## YOUR OBJECTIVE
Take the data below and extract the lines from the one with "add_window_band(shell)" to the one with "the imported frame.", inclusive, exactly as written.

## RECORD LIST
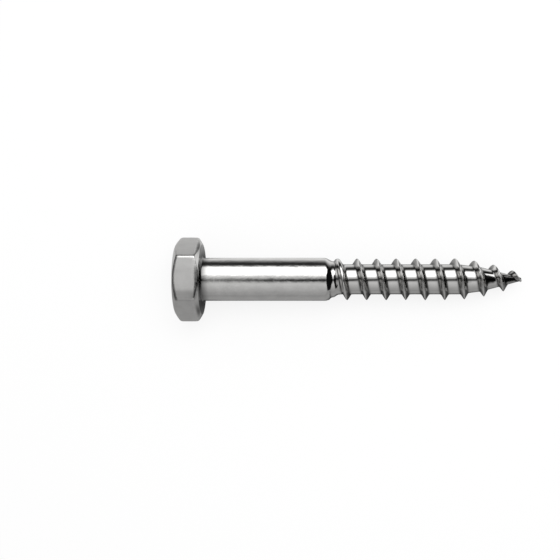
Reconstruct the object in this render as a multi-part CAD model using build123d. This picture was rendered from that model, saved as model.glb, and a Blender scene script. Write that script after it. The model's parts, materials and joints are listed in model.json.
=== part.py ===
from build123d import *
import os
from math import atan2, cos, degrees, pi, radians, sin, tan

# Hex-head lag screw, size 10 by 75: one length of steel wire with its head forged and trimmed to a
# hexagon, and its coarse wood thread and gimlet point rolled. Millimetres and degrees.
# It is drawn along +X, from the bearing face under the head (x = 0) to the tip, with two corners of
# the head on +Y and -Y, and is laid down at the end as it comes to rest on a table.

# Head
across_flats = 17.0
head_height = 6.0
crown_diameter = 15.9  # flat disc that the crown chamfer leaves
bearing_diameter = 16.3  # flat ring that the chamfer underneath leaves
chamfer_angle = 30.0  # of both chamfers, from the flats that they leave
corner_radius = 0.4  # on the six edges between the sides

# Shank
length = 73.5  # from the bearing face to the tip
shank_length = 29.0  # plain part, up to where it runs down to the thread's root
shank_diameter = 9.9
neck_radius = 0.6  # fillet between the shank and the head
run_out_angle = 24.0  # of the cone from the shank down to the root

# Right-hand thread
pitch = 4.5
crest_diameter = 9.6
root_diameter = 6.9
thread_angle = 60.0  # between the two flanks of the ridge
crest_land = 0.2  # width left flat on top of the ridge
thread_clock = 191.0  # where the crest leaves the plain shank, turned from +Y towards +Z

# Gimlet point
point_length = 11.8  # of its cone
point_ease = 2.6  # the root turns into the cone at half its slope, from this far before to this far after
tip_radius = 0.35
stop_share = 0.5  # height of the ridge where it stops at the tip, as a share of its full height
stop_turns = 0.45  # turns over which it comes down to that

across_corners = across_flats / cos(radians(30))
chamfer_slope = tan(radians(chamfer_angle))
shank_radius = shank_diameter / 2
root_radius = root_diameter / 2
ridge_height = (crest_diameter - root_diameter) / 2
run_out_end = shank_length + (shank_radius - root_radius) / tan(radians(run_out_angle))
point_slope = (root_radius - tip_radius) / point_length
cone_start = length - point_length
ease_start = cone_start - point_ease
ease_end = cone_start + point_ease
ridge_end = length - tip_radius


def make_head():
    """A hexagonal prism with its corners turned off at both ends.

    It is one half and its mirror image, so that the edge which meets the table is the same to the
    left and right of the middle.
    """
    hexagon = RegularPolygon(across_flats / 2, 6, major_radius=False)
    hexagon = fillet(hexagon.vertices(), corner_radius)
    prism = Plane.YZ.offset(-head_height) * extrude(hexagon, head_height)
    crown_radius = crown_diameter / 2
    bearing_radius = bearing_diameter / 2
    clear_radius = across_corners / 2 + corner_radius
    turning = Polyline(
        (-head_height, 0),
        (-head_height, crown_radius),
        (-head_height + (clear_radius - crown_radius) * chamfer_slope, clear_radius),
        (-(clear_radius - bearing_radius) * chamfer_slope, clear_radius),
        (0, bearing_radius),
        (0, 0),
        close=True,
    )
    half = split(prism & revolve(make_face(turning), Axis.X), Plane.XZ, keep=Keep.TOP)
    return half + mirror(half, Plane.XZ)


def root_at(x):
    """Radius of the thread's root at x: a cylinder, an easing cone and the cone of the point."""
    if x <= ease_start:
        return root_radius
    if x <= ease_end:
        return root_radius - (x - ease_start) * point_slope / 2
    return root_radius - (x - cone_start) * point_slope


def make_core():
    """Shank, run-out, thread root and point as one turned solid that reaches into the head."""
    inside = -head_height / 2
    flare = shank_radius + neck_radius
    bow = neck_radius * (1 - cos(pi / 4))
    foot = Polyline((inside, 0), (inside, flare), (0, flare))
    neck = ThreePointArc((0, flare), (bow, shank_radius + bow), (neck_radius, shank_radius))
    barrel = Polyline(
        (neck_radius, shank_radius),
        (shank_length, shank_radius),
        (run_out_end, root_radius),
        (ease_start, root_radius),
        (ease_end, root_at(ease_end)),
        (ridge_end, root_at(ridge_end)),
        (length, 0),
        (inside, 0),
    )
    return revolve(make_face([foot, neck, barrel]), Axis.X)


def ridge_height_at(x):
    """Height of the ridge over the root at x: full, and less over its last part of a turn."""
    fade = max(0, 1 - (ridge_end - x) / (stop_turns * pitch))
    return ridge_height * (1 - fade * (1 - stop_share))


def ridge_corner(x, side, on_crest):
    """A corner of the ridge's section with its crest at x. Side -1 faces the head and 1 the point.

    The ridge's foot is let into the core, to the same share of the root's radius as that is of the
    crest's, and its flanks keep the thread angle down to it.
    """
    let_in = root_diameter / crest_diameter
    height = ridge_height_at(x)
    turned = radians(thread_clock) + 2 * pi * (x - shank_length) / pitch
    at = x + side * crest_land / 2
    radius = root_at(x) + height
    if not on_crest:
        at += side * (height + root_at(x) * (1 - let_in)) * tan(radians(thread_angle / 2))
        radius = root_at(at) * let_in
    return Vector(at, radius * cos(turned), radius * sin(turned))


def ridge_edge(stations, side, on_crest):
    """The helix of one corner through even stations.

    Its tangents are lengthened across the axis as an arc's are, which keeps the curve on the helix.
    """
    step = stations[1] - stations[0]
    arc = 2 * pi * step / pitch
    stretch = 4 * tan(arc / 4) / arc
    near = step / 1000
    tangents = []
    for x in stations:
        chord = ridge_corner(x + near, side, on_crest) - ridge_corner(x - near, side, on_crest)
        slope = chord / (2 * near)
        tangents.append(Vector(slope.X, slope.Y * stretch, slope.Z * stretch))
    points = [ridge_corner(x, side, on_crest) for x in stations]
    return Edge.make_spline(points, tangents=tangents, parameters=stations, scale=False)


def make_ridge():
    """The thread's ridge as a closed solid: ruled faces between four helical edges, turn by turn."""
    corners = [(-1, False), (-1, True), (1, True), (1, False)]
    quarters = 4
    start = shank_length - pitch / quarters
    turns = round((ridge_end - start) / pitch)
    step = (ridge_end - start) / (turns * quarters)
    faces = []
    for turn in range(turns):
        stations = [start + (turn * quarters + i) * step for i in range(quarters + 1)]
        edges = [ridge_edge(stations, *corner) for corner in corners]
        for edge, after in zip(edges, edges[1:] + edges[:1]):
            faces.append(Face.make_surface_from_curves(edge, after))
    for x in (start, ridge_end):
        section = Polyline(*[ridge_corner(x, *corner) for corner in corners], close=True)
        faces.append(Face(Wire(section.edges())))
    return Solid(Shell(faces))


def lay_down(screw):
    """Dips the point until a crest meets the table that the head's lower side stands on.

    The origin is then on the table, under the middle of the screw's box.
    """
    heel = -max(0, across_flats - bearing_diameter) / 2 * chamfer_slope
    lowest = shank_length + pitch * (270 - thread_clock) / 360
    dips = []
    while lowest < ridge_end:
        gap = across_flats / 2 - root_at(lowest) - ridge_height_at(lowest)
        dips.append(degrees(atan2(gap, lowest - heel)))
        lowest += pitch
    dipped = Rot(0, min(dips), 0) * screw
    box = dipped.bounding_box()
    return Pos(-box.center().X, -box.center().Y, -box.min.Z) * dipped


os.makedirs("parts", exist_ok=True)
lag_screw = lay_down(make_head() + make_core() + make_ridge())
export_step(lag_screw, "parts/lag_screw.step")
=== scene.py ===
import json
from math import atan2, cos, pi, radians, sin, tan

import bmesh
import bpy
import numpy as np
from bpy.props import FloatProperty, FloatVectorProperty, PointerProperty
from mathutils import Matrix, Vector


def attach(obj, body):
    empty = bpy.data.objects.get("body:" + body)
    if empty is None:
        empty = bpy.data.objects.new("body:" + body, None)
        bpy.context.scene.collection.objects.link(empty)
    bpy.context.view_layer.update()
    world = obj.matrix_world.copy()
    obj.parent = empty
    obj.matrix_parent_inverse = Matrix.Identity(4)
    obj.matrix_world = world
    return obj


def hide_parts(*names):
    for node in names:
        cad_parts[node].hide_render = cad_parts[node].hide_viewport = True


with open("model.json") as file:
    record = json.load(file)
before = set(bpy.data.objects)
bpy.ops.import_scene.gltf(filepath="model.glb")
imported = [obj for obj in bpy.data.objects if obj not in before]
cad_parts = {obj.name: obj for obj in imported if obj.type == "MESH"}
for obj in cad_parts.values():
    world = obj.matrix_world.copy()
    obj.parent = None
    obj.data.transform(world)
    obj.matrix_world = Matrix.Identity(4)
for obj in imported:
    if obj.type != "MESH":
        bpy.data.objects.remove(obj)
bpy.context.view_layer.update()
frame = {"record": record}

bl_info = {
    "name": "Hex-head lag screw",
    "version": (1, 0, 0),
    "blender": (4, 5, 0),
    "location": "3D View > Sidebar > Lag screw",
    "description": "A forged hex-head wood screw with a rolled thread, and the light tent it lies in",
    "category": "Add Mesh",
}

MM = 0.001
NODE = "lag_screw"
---
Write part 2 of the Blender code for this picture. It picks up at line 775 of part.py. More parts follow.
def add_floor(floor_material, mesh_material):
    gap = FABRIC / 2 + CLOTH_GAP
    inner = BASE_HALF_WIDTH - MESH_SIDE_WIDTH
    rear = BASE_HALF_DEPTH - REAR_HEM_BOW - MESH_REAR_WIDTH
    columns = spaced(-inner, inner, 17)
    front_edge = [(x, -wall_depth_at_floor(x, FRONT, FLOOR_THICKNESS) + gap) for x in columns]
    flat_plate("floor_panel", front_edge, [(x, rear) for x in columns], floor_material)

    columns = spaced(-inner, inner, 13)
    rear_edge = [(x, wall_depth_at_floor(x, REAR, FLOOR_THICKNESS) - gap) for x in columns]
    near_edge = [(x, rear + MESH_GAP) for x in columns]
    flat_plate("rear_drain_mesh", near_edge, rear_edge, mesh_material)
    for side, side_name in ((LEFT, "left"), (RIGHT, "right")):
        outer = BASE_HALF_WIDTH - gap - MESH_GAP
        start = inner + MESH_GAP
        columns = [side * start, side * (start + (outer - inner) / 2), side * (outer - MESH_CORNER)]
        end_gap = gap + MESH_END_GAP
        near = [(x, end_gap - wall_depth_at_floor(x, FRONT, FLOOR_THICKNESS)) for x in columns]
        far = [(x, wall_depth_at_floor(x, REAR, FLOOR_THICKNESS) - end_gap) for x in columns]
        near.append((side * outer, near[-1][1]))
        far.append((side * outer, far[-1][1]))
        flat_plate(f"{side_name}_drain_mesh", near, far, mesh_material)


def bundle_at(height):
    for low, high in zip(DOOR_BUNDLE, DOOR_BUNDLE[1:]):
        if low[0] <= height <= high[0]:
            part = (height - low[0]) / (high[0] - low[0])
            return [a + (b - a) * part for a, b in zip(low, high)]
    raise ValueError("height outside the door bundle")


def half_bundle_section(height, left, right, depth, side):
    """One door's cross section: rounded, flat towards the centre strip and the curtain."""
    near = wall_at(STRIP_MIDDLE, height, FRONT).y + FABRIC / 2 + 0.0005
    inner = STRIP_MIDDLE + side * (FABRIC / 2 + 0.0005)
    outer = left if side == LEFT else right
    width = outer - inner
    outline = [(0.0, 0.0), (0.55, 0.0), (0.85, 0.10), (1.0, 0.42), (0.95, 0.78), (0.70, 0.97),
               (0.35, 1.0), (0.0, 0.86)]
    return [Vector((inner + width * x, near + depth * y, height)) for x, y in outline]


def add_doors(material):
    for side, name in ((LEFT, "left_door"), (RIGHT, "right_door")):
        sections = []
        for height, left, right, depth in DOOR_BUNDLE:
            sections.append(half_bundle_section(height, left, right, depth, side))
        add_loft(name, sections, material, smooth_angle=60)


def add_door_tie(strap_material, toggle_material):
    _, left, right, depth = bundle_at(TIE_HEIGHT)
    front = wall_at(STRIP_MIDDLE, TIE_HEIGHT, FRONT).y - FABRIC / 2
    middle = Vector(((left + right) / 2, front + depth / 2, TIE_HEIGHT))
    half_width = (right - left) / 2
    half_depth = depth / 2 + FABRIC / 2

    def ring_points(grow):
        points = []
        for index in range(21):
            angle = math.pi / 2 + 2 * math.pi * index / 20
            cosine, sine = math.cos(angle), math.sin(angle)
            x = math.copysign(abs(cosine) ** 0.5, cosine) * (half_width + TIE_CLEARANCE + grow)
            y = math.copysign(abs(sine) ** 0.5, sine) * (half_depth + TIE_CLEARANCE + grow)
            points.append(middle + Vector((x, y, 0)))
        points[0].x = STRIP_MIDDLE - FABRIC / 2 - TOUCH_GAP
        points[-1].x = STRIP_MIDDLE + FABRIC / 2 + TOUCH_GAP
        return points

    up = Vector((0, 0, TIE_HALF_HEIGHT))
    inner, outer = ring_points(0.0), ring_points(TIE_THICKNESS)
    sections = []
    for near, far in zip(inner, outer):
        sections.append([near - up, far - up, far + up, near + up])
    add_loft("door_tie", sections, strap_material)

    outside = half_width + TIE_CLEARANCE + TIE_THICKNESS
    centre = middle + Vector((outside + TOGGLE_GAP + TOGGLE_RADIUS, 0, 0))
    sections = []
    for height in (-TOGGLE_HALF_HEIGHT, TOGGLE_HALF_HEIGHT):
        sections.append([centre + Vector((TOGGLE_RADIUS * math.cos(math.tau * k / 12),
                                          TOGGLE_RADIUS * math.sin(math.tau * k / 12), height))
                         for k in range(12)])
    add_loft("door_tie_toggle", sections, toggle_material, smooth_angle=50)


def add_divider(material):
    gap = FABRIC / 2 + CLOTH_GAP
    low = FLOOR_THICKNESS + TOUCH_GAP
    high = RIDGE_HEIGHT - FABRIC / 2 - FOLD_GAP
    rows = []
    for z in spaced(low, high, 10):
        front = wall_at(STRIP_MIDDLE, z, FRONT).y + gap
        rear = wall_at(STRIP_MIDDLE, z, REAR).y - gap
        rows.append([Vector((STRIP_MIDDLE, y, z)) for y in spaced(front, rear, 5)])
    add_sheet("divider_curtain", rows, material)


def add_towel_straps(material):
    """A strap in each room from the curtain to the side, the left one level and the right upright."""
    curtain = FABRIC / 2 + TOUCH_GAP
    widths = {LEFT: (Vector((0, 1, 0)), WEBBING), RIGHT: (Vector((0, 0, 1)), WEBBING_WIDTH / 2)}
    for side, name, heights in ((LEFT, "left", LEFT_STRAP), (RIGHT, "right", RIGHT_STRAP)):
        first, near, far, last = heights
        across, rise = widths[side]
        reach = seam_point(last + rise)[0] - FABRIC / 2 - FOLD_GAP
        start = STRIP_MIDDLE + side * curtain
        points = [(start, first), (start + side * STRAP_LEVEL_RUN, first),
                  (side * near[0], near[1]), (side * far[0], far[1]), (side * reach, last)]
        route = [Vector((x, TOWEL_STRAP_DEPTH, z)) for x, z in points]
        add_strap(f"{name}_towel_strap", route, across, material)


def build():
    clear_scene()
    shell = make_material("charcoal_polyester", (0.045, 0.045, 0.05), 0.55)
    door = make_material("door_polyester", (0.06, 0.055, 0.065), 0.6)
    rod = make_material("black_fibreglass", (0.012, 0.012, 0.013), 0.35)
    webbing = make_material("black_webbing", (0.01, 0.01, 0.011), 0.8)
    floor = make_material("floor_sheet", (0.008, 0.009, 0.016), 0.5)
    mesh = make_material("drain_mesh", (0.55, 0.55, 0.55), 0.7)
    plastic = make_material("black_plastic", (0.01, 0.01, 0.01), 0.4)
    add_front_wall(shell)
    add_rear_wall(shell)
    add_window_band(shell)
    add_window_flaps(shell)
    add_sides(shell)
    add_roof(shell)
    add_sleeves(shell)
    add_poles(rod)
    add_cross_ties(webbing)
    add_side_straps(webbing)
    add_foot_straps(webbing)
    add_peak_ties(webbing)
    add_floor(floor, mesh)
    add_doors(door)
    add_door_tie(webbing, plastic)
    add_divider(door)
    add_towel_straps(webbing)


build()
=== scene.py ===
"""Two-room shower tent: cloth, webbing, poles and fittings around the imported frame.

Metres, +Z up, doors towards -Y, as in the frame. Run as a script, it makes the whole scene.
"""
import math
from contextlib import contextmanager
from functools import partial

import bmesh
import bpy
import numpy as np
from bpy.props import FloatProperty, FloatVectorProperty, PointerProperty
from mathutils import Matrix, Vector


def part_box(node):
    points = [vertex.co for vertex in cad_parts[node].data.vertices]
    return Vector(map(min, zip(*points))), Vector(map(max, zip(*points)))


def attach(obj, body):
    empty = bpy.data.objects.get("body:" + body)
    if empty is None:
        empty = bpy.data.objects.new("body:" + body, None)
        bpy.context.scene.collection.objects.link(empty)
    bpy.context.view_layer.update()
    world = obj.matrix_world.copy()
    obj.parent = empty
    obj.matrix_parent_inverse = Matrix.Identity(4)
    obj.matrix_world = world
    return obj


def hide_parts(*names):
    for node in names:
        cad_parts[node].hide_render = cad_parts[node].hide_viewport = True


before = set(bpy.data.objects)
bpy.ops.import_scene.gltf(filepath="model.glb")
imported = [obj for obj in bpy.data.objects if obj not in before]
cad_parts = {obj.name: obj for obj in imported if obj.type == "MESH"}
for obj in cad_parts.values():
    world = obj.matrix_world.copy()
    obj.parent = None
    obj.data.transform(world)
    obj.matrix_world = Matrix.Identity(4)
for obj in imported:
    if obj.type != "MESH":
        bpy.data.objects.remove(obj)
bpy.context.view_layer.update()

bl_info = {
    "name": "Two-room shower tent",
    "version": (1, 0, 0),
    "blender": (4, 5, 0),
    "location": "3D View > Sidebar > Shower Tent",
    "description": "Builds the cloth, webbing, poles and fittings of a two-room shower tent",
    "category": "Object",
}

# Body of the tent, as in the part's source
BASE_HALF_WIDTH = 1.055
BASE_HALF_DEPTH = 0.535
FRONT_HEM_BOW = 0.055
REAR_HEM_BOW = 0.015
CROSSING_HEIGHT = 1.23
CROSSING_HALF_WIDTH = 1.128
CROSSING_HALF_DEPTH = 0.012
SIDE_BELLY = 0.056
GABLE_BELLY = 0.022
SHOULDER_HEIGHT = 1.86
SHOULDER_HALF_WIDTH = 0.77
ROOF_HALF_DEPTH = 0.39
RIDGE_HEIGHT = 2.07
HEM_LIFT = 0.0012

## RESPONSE
    add_window_band(shell)
    add_window_flaps(shell)
    add_sides(shell)
    add_roof(shell)
    add_sleeves(shell)
    add_poles(rod)
    add_cross_ties(webbing)
    add_side_straps(webbing)
    add_foot_straps(webbing)
    add_peak_ties(webbing)
    add_floor(floor, mesh)
    add_doors(door)
    add_door_tie(webbing, plastic)
    add_divider(door)
    add_towel_straps(webbing)


build()
=== scene.py ===
"""Two-room shower tent: cloth, webbing, poles and fittings around the imported frame.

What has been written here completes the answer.